§ **Record list**:
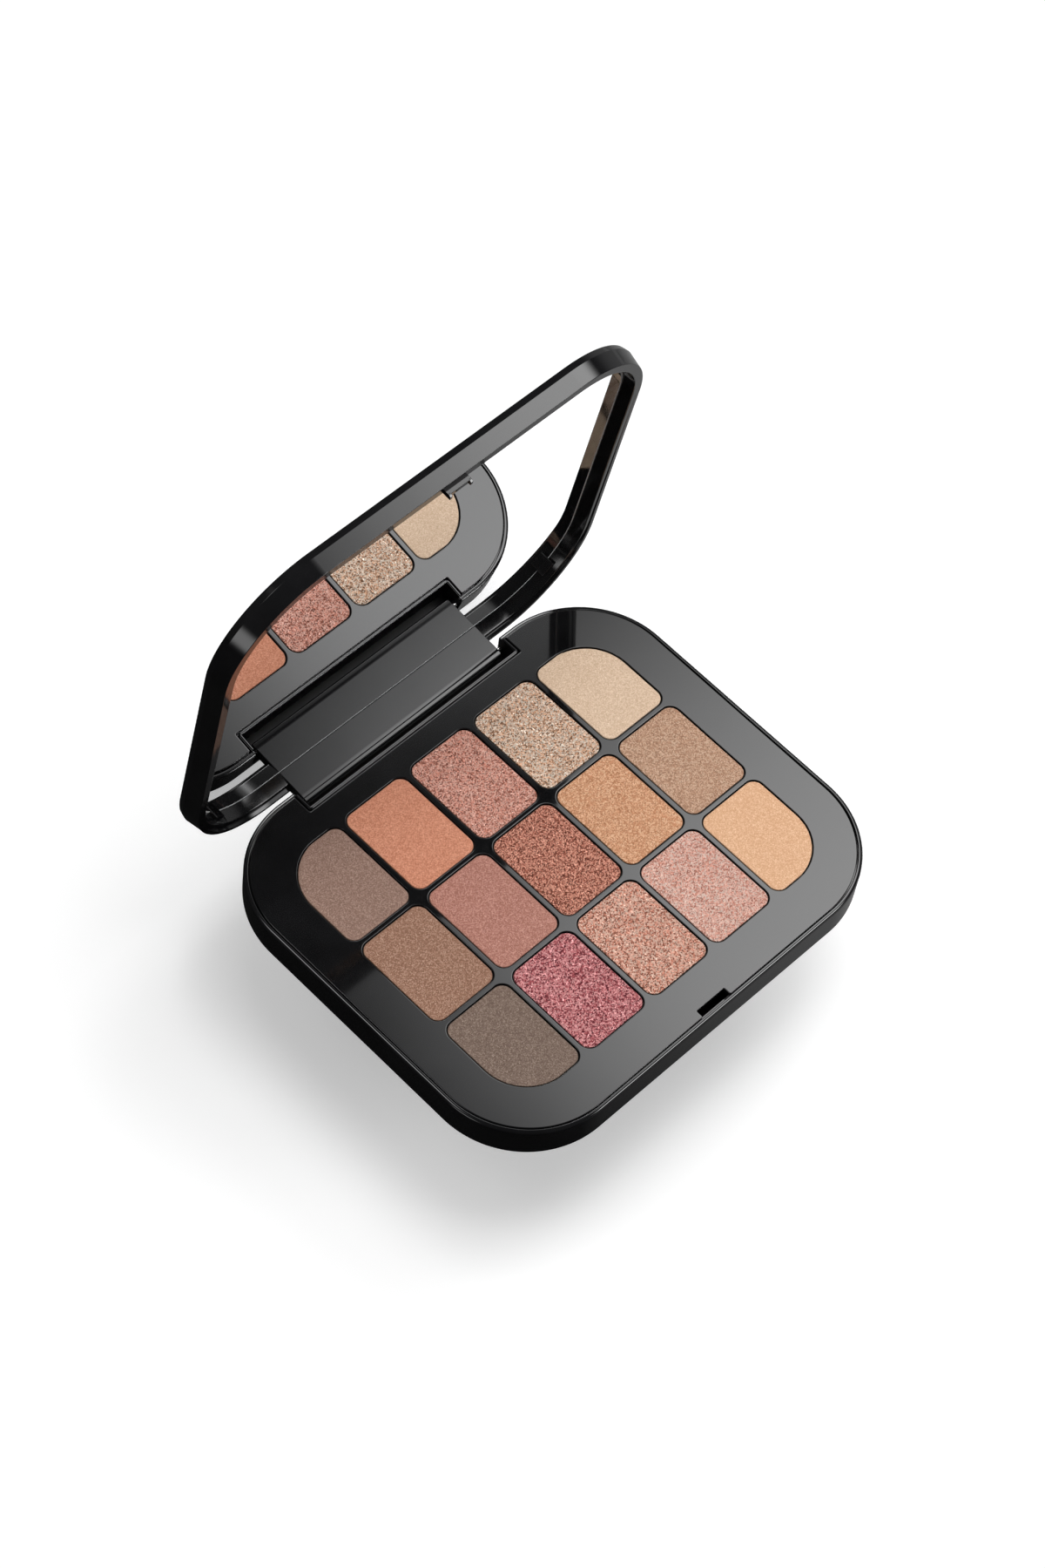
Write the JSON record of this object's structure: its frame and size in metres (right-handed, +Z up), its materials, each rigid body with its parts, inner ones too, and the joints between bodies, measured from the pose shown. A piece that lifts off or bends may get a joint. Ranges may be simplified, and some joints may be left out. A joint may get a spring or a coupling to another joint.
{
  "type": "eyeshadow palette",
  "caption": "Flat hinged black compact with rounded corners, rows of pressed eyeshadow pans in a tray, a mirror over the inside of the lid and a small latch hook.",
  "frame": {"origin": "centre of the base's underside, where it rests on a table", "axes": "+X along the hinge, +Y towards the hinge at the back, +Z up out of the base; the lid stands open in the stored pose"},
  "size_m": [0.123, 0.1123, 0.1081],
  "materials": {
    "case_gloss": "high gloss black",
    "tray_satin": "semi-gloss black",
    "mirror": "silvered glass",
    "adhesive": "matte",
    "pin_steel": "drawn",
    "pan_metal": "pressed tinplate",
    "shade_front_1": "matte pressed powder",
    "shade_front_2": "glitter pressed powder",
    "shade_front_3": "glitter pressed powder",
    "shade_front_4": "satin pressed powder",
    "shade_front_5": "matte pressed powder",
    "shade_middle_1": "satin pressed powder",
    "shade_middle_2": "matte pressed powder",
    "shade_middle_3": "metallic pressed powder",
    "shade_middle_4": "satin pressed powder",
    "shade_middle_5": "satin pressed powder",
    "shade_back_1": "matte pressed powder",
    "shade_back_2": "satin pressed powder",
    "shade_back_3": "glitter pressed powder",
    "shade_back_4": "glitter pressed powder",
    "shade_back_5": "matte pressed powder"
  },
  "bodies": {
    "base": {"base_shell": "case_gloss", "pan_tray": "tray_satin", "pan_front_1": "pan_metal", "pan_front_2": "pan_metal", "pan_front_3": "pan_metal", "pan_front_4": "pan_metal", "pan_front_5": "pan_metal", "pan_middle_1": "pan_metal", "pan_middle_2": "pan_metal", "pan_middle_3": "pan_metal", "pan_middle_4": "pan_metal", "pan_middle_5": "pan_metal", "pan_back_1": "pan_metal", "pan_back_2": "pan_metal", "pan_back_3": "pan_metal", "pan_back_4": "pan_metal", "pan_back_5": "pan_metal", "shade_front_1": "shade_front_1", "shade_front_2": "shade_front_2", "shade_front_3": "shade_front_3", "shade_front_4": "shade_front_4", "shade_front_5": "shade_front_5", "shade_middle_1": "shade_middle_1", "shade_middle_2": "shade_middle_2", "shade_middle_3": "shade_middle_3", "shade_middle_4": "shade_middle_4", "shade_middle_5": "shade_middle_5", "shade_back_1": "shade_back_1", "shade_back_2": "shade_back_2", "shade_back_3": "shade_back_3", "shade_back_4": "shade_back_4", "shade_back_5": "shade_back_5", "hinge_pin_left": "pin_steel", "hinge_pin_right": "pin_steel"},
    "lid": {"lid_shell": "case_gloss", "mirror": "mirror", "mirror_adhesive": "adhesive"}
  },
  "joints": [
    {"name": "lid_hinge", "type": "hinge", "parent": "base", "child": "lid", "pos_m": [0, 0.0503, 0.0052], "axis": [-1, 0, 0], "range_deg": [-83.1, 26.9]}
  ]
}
--
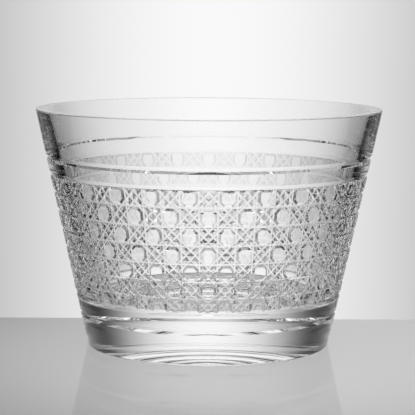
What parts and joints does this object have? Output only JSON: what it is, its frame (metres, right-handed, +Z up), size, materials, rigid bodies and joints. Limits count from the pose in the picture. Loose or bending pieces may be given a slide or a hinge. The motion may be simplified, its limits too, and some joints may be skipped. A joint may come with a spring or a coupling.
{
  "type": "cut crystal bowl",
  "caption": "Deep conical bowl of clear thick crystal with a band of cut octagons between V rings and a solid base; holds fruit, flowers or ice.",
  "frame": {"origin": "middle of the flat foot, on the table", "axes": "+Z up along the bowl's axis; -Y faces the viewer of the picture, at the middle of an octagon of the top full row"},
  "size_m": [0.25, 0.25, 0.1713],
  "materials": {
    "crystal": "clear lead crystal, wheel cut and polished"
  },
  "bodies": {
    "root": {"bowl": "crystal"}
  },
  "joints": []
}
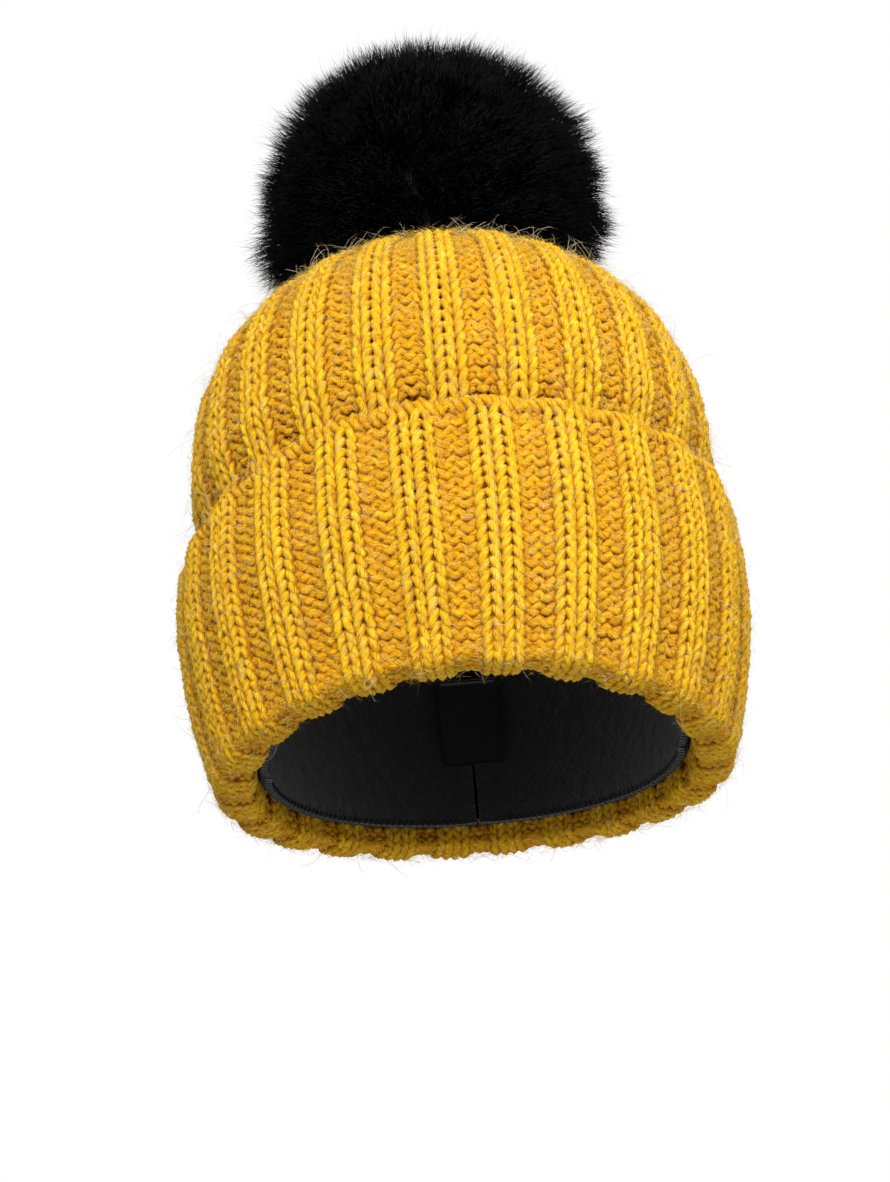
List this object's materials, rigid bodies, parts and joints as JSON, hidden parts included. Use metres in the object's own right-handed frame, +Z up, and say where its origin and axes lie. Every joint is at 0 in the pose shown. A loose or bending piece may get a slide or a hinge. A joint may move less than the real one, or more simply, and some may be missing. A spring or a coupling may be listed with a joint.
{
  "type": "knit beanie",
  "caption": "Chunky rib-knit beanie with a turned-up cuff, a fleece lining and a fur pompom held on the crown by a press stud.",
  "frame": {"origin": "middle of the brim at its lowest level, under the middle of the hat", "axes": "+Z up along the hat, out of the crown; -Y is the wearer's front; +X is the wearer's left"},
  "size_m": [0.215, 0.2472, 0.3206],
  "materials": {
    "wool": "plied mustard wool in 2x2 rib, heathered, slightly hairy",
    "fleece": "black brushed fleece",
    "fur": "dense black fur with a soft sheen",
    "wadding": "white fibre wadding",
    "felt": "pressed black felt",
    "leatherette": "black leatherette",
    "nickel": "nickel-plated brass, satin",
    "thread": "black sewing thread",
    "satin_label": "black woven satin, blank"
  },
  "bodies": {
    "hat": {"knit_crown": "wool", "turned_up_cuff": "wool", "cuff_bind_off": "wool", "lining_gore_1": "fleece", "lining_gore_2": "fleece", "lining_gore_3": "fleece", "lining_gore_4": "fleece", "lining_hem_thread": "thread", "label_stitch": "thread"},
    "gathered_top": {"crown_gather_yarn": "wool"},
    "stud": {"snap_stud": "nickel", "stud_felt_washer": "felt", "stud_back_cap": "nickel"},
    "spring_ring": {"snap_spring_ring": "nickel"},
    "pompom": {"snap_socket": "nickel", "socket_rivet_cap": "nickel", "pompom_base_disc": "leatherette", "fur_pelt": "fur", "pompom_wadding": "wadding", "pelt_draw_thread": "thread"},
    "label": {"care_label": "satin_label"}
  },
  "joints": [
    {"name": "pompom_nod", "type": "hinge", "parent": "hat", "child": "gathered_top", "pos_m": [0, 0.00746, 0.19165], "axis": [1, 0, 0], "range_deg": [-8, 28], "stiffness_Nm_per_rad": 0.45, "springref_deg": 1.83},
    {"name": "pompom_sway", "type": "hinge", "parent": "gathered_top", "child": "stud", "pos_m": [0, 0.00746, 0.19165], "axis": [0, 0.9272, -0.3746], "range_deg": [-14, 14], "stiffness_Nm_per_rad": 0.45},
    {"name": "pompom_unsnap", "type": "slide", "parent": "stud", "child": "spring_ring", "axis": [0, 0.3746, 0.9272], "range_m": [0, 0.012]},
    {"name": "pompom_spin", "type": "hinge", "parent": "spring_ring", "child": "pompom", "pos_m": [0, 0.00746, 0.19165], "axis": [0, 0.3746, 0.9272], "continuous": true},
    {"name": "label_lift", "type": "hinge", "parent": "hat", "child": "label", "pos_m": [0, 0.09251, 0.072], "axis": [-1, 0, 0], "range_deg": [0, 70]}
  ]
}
--
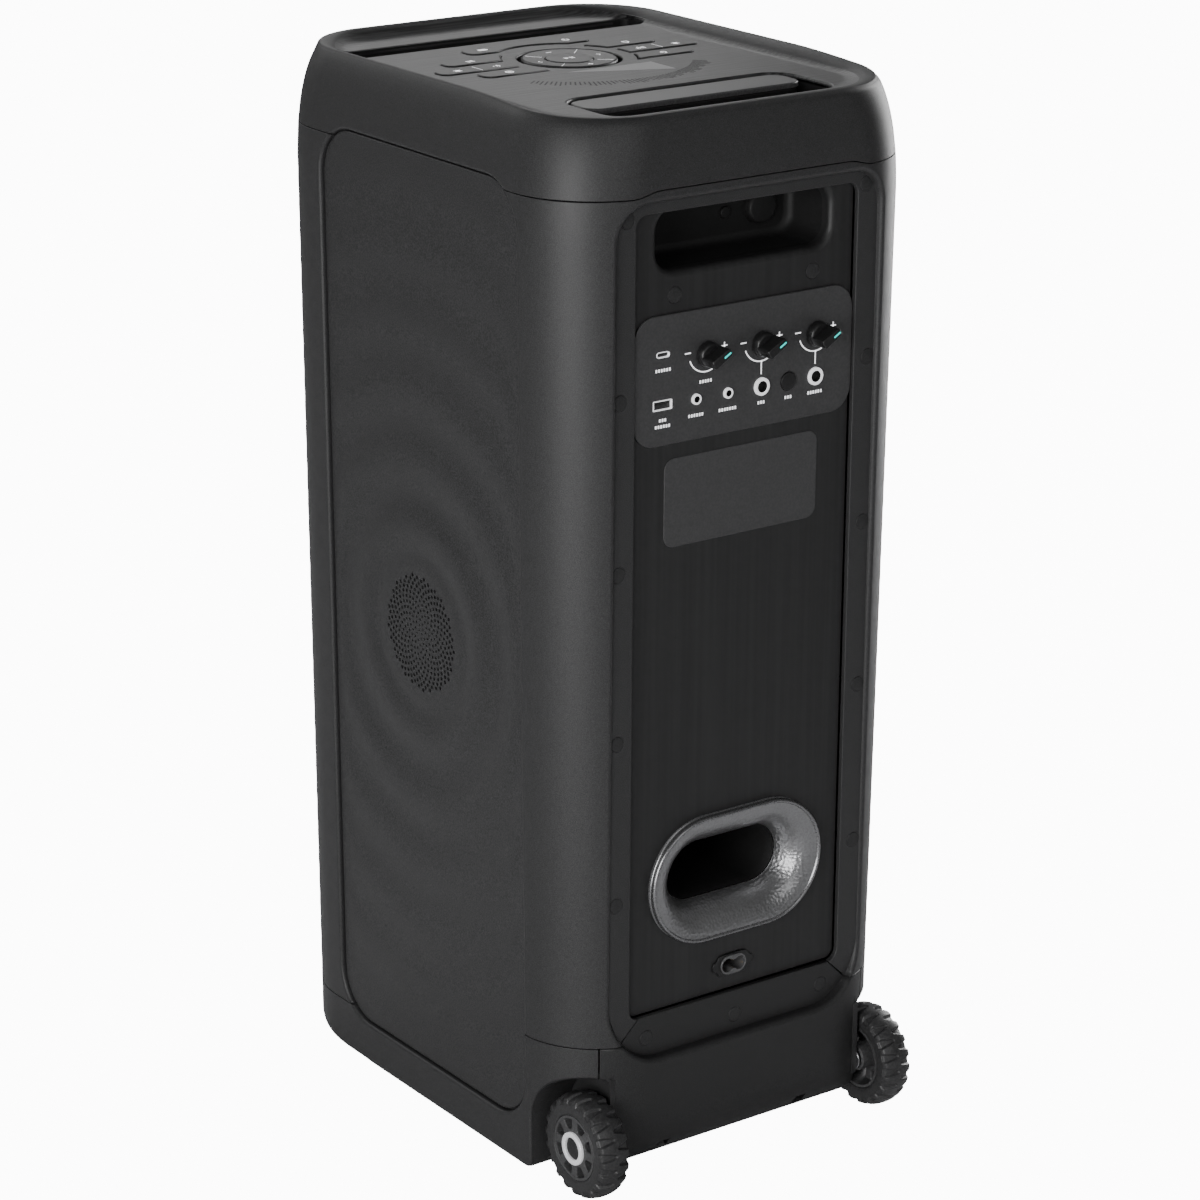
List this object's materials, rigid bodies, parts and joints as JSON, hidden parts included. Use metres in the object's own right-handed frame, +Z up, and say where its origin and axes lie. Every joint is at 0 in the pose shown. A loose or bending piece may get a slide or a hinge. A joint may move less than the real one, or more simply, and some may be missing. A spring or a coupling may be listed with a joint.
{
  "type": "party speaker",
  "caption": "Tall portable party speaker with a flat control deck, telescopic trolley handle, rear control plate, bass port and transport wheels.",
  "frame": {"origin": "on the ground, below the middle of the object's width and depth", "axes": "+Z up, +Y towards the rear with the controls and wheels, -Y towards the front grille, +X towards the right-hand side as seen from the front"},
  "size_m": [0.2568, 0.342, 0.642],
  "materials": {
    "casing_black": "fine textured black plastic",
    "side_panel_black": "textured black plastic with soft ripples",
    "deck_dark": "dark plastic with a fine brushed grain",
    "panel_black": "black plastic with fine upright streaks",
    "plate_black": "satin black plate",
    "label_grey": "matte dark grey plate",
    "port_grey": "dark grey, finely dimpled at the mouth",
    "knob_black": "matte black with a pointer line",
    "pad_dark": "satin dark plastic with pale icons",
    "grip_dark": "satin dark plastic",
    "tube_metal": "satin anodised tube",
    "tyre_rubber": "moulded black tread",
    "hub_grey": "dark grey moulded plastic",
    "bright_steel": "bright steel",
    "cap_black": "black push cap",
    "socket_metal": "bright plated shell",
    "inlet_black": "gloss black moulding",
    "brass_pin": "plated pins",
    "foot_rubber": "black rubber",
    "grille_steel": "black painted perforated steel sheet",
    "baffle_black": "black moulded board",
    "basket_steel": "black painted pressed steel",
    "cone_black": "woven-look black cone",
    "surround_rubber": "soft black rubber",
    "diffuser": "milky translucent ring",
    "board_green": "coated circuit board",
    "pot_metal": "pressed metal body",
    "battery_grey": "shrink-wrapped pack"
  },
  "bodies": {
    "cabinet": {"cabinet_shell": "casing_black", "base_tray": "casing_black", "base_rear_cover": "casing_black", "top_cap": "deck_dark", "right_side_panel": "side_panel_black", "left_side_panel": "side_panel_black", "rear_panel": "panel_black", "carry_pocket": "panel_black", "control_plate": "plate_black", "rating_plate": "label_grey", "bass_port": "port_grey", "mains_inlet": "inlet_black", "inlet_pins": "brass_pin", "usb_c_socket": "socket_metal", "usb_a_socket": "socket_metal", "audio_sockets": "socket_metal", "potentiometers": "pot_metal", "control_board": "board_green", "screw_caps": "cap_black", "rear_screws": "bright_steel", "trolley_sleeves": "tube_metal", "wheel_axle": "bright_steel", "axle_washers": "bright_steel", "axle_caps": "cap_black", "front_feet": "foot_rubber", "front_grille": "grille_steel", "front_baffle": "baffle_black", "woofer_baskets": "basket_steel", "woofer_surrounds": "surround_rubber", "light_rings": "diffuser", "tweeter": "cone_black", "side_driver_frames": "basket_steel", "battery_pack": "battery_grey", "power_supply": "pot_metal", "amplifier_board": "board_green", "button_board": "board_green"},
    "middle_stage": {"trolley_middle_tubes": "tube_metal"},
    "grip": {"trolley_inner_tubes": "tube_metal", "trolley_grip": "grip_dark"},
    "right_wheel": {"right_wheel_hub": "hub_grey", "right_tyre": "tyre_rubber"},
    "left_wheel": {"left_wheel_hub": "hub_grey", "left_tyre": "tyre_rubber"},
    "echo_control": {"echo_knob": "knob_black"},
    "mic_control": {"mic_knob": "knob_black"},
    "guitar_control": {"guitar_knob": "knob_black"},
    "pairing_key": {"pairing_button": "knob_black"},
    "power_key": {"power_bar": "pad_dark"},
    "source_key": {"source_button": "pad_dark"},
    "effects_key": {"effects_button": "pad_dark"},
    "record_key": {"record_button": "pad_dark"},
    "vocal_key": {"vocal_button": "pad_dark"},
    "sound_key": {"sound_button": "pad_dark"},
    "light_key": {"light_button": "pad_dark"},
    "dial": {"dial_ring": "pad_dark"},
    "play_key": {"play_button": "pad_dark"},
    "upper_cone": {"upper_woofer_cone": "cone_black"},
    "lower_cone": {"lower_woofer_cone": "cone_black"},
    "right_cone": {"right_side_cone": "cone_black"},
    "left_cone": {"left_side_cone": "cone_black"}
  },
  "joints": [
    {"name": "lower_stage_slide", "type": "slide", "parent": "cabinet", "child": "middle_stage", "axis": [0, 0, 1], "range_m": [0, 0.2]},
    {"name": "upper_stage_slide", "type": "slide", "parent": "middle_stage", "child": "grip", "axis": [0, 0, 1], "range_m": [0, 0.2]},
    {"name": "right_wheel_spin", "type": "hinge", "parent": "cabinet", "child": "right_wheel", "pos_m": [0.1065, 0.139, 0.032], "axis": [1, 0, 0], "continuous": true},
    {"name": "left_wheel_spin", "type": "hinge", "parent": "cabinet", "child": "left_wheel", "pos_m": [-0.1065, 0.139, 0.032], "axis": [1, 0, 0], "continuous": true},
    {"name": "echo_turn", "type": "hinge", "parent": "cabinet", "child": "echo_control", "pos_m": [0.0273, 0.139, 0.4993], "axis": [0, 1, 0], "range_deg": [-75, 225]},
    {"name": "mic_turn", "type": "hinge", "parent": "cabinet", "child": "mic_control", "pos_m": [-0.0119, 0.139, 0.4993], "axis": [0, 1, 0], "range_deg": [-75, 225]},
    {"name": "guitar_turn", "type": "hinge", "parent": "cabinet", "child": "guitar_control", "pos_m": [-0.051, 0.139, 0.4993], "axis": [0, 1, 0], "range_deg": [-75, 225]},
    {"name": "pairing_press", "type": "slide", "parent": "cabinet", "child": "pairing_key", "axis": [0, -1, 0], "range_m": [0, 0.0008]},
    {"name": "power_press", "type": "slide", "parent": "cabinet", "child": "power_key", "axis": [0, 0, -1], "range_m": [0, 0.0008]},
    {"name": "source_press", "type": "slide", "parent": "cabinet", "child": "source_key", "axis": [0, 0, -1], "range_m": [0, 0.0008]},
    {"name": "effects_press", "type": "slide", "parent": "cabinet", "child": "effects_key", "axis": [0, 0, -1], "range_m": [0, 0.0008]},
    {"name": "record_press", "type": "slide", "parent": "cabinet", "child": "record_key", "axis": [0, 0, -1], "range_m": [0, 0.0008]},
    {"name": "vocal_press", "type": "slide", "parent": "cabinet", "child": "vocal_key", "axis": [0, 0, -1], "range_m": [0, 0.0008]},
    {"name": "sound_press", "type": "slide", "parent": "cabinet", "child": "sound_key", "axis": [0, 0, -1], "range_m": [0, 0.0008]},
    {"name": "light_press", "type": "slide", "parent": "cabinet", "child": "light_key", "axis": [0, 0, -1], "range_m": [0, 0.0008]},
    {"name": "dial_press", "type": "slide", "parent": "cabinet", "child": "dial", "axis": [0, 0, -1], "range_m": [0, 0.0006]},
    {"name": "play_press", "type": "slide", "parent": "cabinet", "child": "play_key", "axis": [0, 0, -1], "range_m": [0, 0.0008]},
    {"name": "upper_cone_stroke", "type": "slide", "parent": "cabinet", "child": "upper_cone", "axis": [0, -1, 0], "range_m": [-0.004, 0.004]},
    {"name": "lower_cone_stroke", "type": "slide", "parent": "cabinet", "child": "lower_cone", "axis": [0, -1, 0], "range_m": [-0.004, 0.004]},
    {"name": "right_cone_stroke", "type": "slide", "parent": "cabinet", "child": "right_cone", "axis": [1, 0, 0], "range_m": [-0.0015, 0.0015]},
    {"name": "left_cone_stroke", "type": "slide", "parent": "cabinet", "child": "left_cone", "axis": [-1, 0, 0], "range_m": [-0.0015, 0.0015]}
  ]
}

§ **Set exercise**:
In the listing, find every line containing the word "body" and list it.

§ **Task response**:
Write the JSON record of this object's structure: its frame and size in metres (right-handed, +Z up), its materials, each rigid body with its parts, inner ones too, and the joints between bodies, measured from the pose shown. A piece that lifts off or bends may get a joint. Ranges may be simplified, and some joints may be left out. A joint may get a spring or a coupling to another joint.
    "pot_metal": "pressed metal body",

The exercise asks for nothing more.